* **Exercise**
Pull out every line containing the string "this".

* **Recorded information**

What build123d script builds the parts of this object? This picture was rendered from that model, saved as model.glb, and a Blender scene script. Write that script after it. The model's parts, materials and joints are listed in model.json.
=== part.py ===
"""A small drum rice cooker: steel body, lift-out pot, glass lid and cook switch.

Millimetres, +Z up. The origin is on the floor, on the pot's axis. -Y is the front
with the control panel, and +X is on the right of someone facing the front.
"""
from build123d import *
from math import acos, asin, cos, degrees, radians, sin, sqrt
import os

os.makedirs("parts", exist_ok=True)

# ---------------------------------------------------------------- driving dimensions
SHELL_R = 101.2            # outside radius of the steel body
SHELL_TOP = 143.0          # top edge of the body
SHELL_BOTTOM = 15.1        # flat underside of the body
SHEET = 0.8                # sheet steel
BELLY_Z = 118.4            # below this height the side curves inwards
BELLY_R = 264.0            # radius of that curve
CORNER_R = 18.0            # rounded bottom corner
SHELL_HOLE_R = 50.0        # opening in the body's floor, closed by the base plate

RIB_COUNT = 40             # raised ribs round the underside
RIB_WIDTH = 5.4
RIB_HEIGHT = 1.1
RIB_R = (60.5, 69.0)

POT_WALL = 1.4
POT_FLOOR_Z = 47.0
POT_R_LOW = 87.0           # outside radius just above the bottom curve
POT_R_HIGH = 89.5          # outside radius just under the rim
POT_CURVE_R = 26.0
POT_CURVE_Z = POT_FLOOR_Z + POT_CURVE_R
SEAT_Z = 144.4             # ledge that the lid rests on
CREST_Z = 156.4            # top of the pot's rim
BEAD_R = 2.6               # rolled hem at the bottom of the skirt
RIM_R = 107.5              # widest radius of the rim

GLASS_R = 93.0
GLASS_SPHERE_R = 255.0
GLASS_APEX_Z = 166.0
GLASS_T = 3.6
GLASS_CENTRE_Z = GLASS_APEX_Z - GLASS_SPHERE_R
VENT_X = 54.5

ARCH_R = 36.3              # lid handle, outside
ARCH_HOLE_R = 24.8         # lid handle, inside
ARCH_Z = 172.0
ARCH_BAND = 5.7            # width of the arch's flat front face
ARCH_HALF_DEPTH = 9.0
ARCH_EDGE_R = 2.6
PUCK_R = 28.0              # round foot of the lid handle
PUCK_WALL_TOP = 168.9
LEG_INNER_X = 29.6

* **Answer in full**
What build123d script builds the parts of this object? This picture was rendered from that model, saved as model.glb, and a Blender scene script. Write that script after it. The model's parts, materials and joints are listed in model.json.
BELLY_Z = 118.4            # below this height the side curves inwards